Many international payments and debts are in Euro or US Dollar. The EU member states and the US are not engaged in most of those contracts. Therefore the EU members and the US are not in a position to abolish the Euro or the US Dollar. The EU and the US should discuss the management of the Euro and the US Dollar with their international trading partners and the major creditor nations such as China and Japan. The debtor nations should negotiate with the creditor nations what kind of goods, services and assets will be returned for the debts and the time frame in which this will be realised.
It is not in the interest of trading partners and creditor nations that they accumulate currencies that loose value over time. Countries like China and Japan should use their resources to improve their own wealth instead of subsidising the spending of the EU and the US. The current situation will end in tragedy for both parties as the production of the EU and the US will be outsourced while creditor nations will end up holding worthless currencies. In the natural money system, all countries will use their productive capacity to create their own wealth. With natural money it is very costly to hold foreign currencies for a longer period of time, because all currencies have a holding tax. This will prevent imbalances of payment from getting out of hand.
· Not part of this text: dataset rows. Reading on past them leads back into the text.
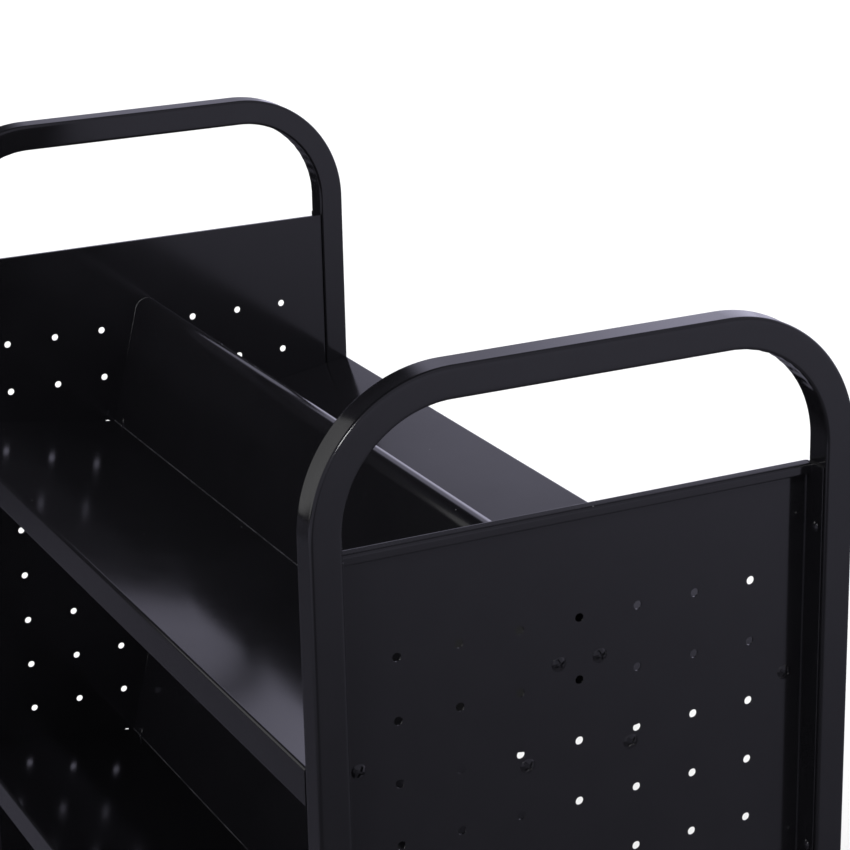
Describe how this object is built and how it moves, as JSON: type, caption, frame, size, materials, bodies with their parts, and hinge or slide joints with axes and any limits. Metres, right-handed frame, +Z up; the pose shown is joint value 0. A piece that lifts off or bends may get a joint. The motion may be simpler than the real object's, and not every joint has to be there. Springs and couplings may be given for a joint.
{
  "type": "double-sided book truck",
  "caption": "Steel library book truck: perforated end panels set in bent square-tube ends, W-shaped sloping shelves reached from both sides, handle loops and swivel casters.",
  "frame": {"origin": "on the floor, under the middle of the truck", "axes": "+X along the truck towards end A, the end with the wheel brakes; +Y across it; +Z up"},
  "size_m": [0.9968, 0.4844, 1.2],
  "materials": {
    "black_paint": "semi-gloss black powder coat",
    "black_fastener": "glossy black screw and rivet heads",
    "zinc": "bright zinc plate",
    "plug_plastic": "black moulded plastic",
    "hub_plastic": "dark moulded nylon",
    "tyre": "dull black rubber tread"
  },
  "bodies": {
    "chassis": {"frame_a": "black_paint", "frame_b": "black_paint", "panel_a": "black_paint", "panel_b": "black_paint", "panel_rivets_a": "black_fastener", "panel_rivets_b": "black_fastener", "shelf_top": "black_paint", "shelf_middle": "black_paint", "shelf_bottom": "black_paint", "shelf_screws_top": "black_fastener", "shelf_screws_middle": "black_fastener", "shelf_screws_bottom": "black_fastener", "shelf_nuts_top": "zinc", "shelf_nuts_middle": "zinc", "shelf_nuts_bottom": "zinc", "leg_plugs_a": "plug_plastic", "leg_plugs_b": "plug_plastic", "stem_al": "zinc", "stem_ar": "zinc", "stem_bl": "zinc", "stem_br": "zinc"},
    "caster_al": {"fork_al": "zinc", "axle_al": "zinc", "axle_nut_al": "zinc", "brake_pin_al": "zinc"},
    "wheel_al": {"hub_al": "hub_plastic", "tyre_al": "tyre"},
    "caster_ar": {"fork_ar": "zinc", "axle_ar": "zinc", "axle_nut_ar": "zinc", "brake_pin_ar": "zinc"},
    "wheel_ar": {"hub_ar": "hub_plastic", "tyre_ar": "tyre"},
    "caster_bl": {"fork_bl": "zinc", "axle_bl": "zinc", "axle_nut_bl": "zinc"},
    "wheel_bl": {"hub_bl": "hub_plastic", "tyre_bl": "tyre"},
    "caster_br": {"fork_br": "zinc", "axle_br": "zinc", "axle_nut_br": "zinc"},
    "wheel_br": {"hub_br": "hub_plastic", "tyre_br": "tyre"},
    "pedal_al": {"brake_al": "zinc"},
    "pedal_ar": {"brake_ar": "zinc"}
  },
  "joints": [
    {"name": "swivel_al", "type": "hinge", "parent": "chassis", "child": "caster_al", "pos_m": [0.4699, -0.2159, 0.14], "axis": [0, 0, 1], "continuous": true},
    {"name": "roll_al", "type": "hinge", "parent": "caster_al", "child": "wheel_al", "pos_m": [0.4349, -0.2159, 0.0635], "axis": [0, 1, 0], "continuous": true},
    {"name": "swivel_ar", "type": "hinge", "parent": "chassis", "child": "caster_ar", "pos_m": [0.4699, 0.2159, 0.14], "axis": [0, 0, 1], "continuous": true},
    {"name": "roll_ar", "type": "hinge", "parent": "caster_ar", "child": "wheel_ar", "pos_m": [0.4349, 0.2159, 0.0635], "axis": [0, 1, 0], "continuous": true},
    {"name": "swivel_bl", "type": "hinge", "parent": "chassis", "child": "caster_bl", "pos_m": [-0.4699, -0.2159, 0.14], "axis": [0, 0, 1], "continuous": true},
    {"name": "roll_bl", "type": "hinge", "parent": "caster_bl", "child": "wheel_bl", "pos_m": [-0.4349, -0.2159, 0.0635], "axis": [0, 1, 0], "continuous": true},
    {"name": "swivel_br", "type": "hinge", "parent": "chassis", "child": "caster_br", "pos_m": [-0.4699, 0.2159, 0.14], "axis": [0, 0, 1], "continuous": true},
    {"name": "roll_br", "type": "hinge", "parent": "caster_br", "child": "wheel_br", "pos_m": [-0.4349, 0.2159, 0.0635], "axis": [0, 1, 0], "continuous": true},
    {"name": "brake_al_press", "type": "hinge", "parent": "caster_al", "child": "pedal_al", "pos_m": [0.40227, -0.2159, 0.12486], "axis": [0, -1, 0], "range_deg": [0, 16]},
    {"name": "brake_ar_press", "type": "hinge", "parent": "caster_ar", "child": "pedal_ar", "pos_m": [0.40227, 0.2159, 0.12486], "axis": [0, -1, 0], "range_deg": [0, 16]}
  ]
}
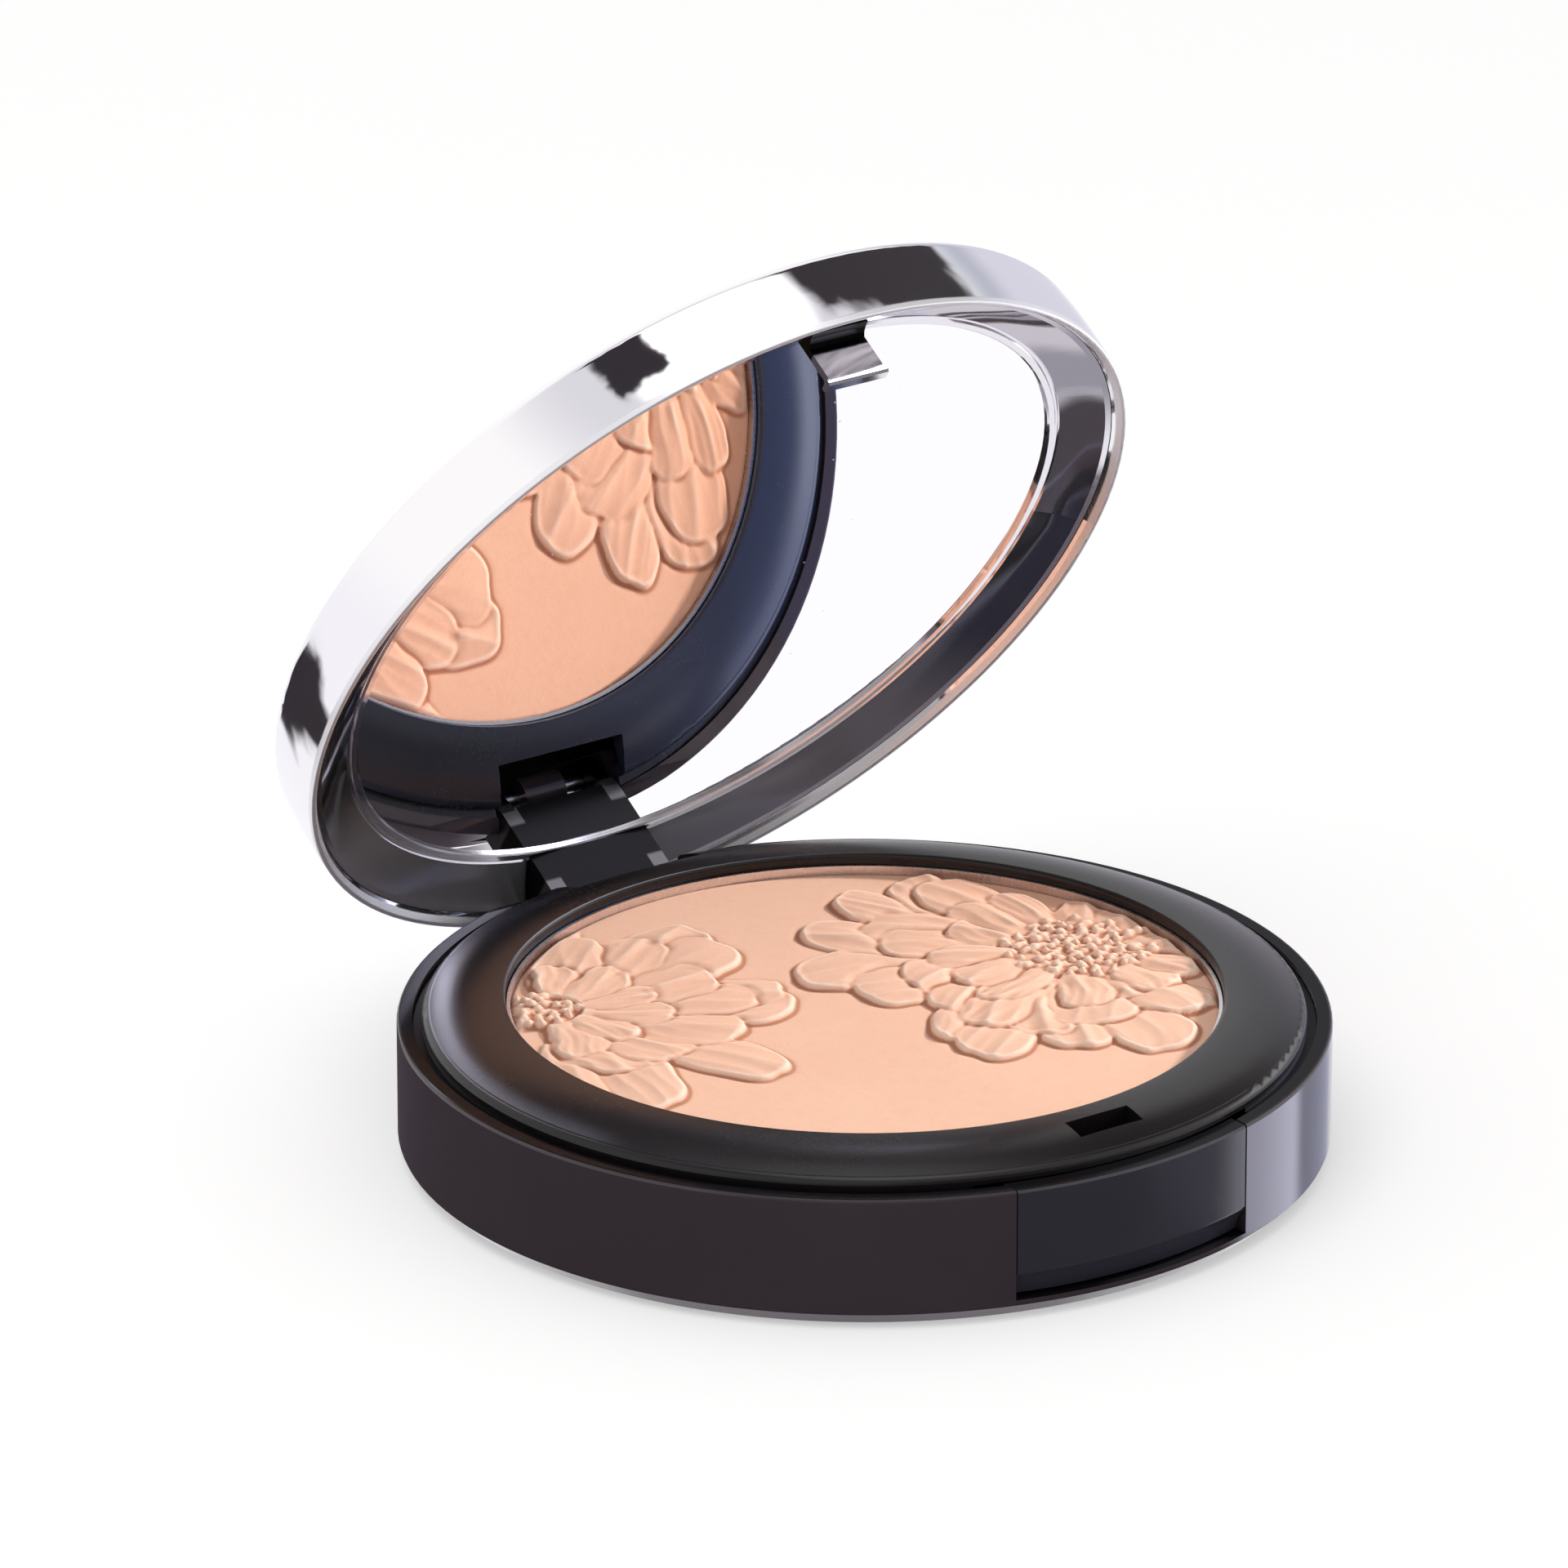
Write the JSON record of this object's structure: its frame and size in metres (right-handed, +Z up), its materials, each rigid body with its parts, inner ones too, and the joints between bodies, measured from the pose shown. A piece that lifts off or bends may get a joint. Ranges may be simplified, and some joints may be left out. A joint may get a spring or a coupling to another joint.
{
  "type": "powder compact",
  "caption": "Round pressed-powder compact with a hinged mirror lid, a raised black bezel around a pan of embossed powder, and a push plate in the front wall that frees the lid.",
  "frame": {"origin": "on the resting plane at the centre of the base", "axes": "+Z up out of the powder, +Y from the centre towards the hinge, -Y towards the push plate; lid at rest is 58 degrees open"},
  "size_m": [0.0774, 0.0848, 0.0757],
  "materials": {
    "base_plastic": "high gloss, moulded, nearly black with a plum cast",
    "deck_plastic": "satin gloss, nearly black",
    "pan_metal": "plain rolled sheet",
    "powder": "matt, fine grained pressed powder, peach",
    "glue": "translucent hot-melt adhesive",
    "label": "matt black, blank",
    "pin_steel": "drawn wire",
    "plate_plastic": "gloss, nearly black",
    "catch_plastic": "matt moulded",
    "spring_steel": "drawn spring wire",
    "lid_plating": "bright plated",
    "frame_plating": "bright plated",
    "mirror": "silvered glass",
    "tape": "closed-cell foam tape",
    "hook_plating": "bright plated"
  },
  "bodies": {
    "base": {"base_shell": "base_plastic", "bezel_deck": "deck_plastic", "powder_pan": "pan_metal", "pressed_powder": "powder", "pan_glue_pads": "glue", "base_label": "label", "hinge_pin": "pin_steel", "return_springs": "spring_steel"},
    "button": {"push_plate": "plate_plastic", "catch_slider": "catch_plastic"},
    "lid": {"lid_cover": "lid_plating", "mirror_frame": "frame_plating", "mirror_glass": "mirror", "mirror_tape": "tape", "latch_hook": "hook_plating"}
  },
  "joints": [
    {"name": "lid_hinge", "type": "hinge", "parent": "base", "child": "lid", "pos_m": [0, 0.03545, 0.0074], "axis": [-1, 0, 0], "range_deg": [-58, 42]},
    {"name": "push_plate_travel", "type": "slide", "parent": "base", "child": "button", "axis": [0, 1, 0], "range_m": [0, 0.001], "stiffness_N_per_m": 250, "springref_m": -0.0005, "deforming": ["return_springs"]}
  ]
}
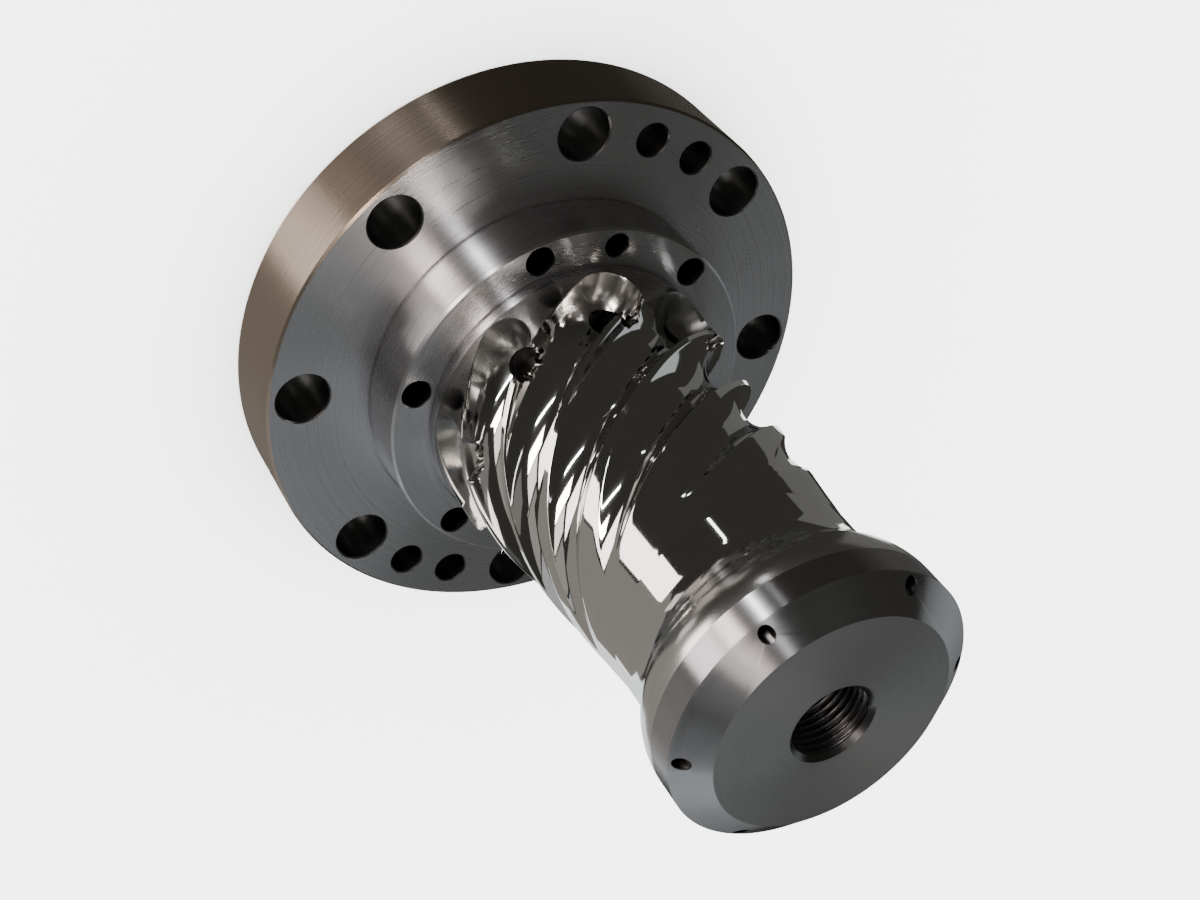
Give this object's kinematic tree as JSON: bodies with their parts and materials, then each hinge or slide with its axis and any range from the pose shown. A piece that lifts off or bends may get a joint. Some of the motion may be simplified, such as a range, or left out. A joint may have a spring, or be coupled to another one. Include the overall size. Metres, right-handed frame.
{
  "type": "spiral mandrel",
  "caption": "Polished steel mandrel of an annular extrusion die, with spiral melt channels, a flared collar and a drilled mounting flange with a stepped boss.",
  "frame": {"origin": "centre of the flange's back face, which the part stands on", "axes": "+Z along the mandrel's axis from the flange to the free end; +X through a bolt hole of the flange"},
  "size_m": [0.25, 0.25, 0.27],
  "materials": {
    "steel": "polished"
  },
  "bodies": {
    "root": {"spiral_mandrel": "steel"}
  },
  "joints": []
}
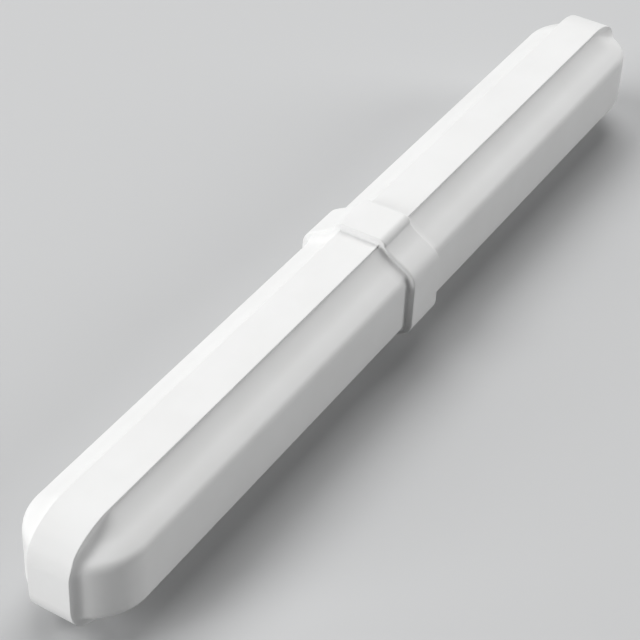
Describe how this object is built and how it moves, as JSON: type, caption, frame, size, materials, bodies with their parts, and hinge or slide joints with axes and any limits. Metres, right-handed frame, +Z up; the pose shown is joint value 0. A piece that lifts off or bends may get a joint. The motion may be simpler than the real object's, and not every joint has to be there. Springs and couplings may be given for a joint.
{
  "type": "magnetic stir bar",
  "caption": "Straight eight-sided magnetic stir bar with rounded ends and a raised pivot ring at its middle, sealed in a smooth white moulded jacket.",
  "frame": {"origin": "middle of the underside of the pivot ring, where the bar rests", "axes": "+X along the bar, +Z up through the top flat, Y across the side flats"},
  "size_m": [0.064, 0.008, 0.008],
  "materials": {
    "white_fluoropolymer": "smooth waxy satin, moulded, slightly cloudy white",
    "magnet_alloy": "dull ground grey metal, never seen because it is sealed in"
  },
  "bodies": {
    "root": {"jacket": "white_fluoropolymer", "magnet": "magnet_alloy"}
  },
  "joints": []
}
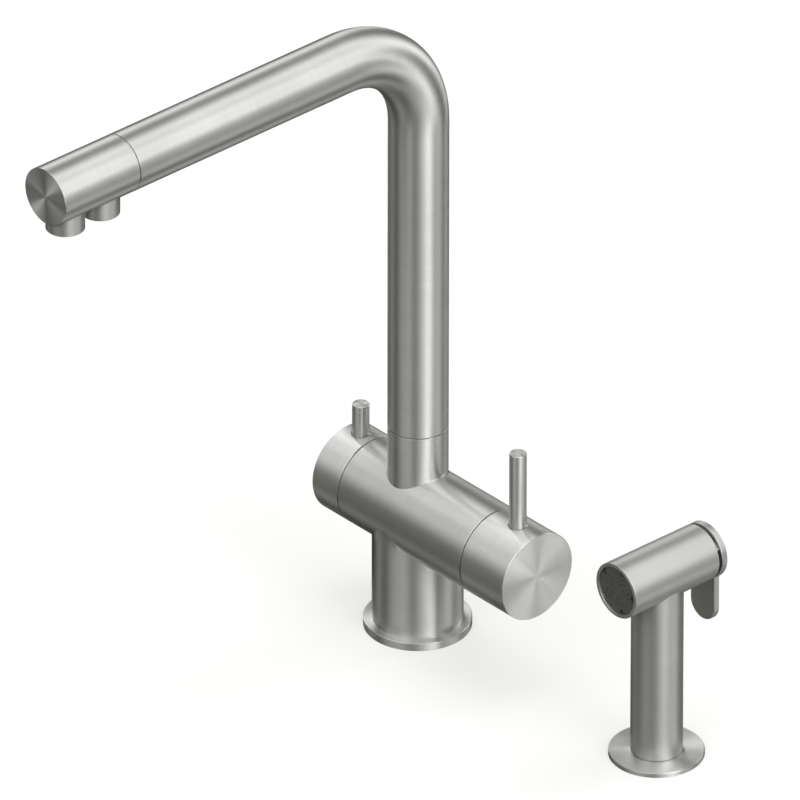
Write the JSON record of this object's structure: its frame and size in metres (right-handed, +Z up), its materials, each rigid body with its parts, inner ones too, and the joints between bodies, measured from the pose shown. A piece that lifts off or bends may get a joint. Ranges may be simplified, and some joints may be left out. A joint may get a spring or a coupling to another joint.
{
  "type": "side spray kitchen faucet",
  "caption": "Tall kitchen faucet with a swivel spout, mixer and filtered-water knobs on a cross barrel, and a separate lift-out hand spray with a trigger.",
  "frame": {"origin": "the faucet column's axis at the deck surface", "axes": "+Z up along the column, -Y along the spout's arm to its outlets, +X along the barrel to the mixer knob and the hand spray"},
  "size_m": [0.2263, 0.2615, 0.33],
  "materials": {
    "stainless": "fine circumferential satin brushing",
    "steel_fastener": "turned",
    "brass": "machined",
    "ceramic": "lapped alumina",
    "white_plastic": "moulded",
    "black_rubber": "moulded",
    "dark_plastic": "moulded, dark grey",
    "grey_plastic": "moulded"
  },
  "bodies": {
    "faucet_base": {"base_flange": "stainless", "base_gasket": "black_rubber", "valve_body": "stainless", "spout_stop_screw": "steel_fastener", "cartridge_seals": "black_rubber", "cartridge_base": "white_plastic", "fixed_mixing_disc": "ceramic", "cartridge_housing": "white_plastic", "cartridge_nut": "brass", "filter_valve_seal": "black_rubber", "filter_valve_body": "brass", "fixed_filter_disc": "ceramic", "diverter_body": "white_plastic", "filter_riser": "white_plastic", "spray_holder": "stainless", "holder_gasket": "black_rubber"},
    "diverter": {"diverter_spool": "white_plastic"},
    "spout": {"spout_spindle": "brass", "glide_rings": "white_plastic", "spindle_o_rings": "black_rubber", "swivel_washer": "dark_plastic", "spout_tube": "stainless", "outlet_head": "stainless", "mixed_collar": "stainless", "filtered_collar": "stainless", "mixed_aerator": "grey_plastic", "filtered_insert": "grey_plastic", "filter_tube": "white_plastic"},
    "mixer_handle": {"moving_mixing_disc": "ceramic", "mixer_stem": "white_plastic", "mixer_knob": "stainless", "mixer_lever": "stainless", "mixer_grub_screw": "steel_fastener"},
    "filter_handle": {"moving_filter_disc": "ceramic", "filter_stem": "brass", "filter_knob": "stainless", "filter_lever": "stainless", "filter_grub_screw": "steel_fastener"},
    "holder_bush": {"spray_bush": "white_plastic"},
    "hand_spray": {"spray_handle": "stainless", "hose_connector": "brass", "spray_riser": "brass", "spray_head": "stainless", "hinge_pin": "steel_fastener", "spray_valve_body": "white_plastic", "gland_seal": "black_rubber", "spring_seat": "white_plastic", "spray_face": "dark_plastic", "face_seal": "black_rubber"},
    "spray_trigger": {"trigger": "stainless"},
    "spray_plunger": {"valve_plunger": "brass", "plunger_washer": "black_rubber", "plunger_spring": "steel_fastener"}
  },
  "joints": [
    {"name": "spout_swivel", "type": "hinge", "parent": "faucet_base", "child": "spout", "pos_m": [0, 0, 0.1064], "axis": [0, 0, 1], "range_deg": [-90, 90]},
    {"name": "mixer_turn", "type": "hinge", "parent": "faucet_base", "child": "mixer_handle", "pos_m": [0.0683, 0, 0.062], "axis": [1, 0, 0], "range_deg": [0, 100]},
    {"name": "filter_turn", "type": "hinge", "parent": "faucet_base", "child": "filter_handle", "pos_m": [-0.0392, 0, 0.062], "axis": [1, 0, 0], "range_deg": [0, 90]},
    {"name": "diverter_rise", "type": "slide", "parent": "faucet_base", "child": "diverter", "axis": [0, 0, 1], "range_m": [0, 0.003]},
    {"name": "spray_turn", "type": "hinge", "parent": "faucet_base", "child": "holder_bush", "pos_m": [0.1559, 0.0065, 0.0026], "axis": [0, 0, 1], "range_deg": [-180, 180]},
    {"name": "spray_lift", "type": "slide", "parent": "holder_bush", "child": "hand_spray", "axis": [0, 0, 1], "range_m": [0, 0.15]},
    {"name": "trigger_press", "type": "hinge", "parent": "hand_spray", "child": "spray_trigger", "pos_m": [0.1559, 0.03315, 0.1024], "axis": [-1, 0, 0], "range_deg": [0, 4.2], "stiffness_Nm_per_rad": 0.4, "springref_deg": -8.59},
    {"name": "plunger_slide", "type": "slide", "parent": "hand_spray", "child": "spray_plunger", "axis": [0, -1, 0], "range_m": [0, 0.00085], "deforming": ["plunger_spring"]}
  ],
  "couplings": [
    {"joint": "plunger_slide", "follows": "trigger_press", "m_per_rad": 0.0115},
    {"joint": "diverter_rise", "follows": "trigger_press", "m_per_rad": 0.0409}
  ]
}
At some point in the future it becomes clear what the value of all debts is. When there is income or assets backing them up, debts should have some value. When this condition is realised, the financial system is stabilised and the remaining balances in the old currencies can be converted into the natural money currencies. The value of derivatives should be determined by the market using the old currencies. The government has no role in this. Derivatives can never be converted into the natural money currencies.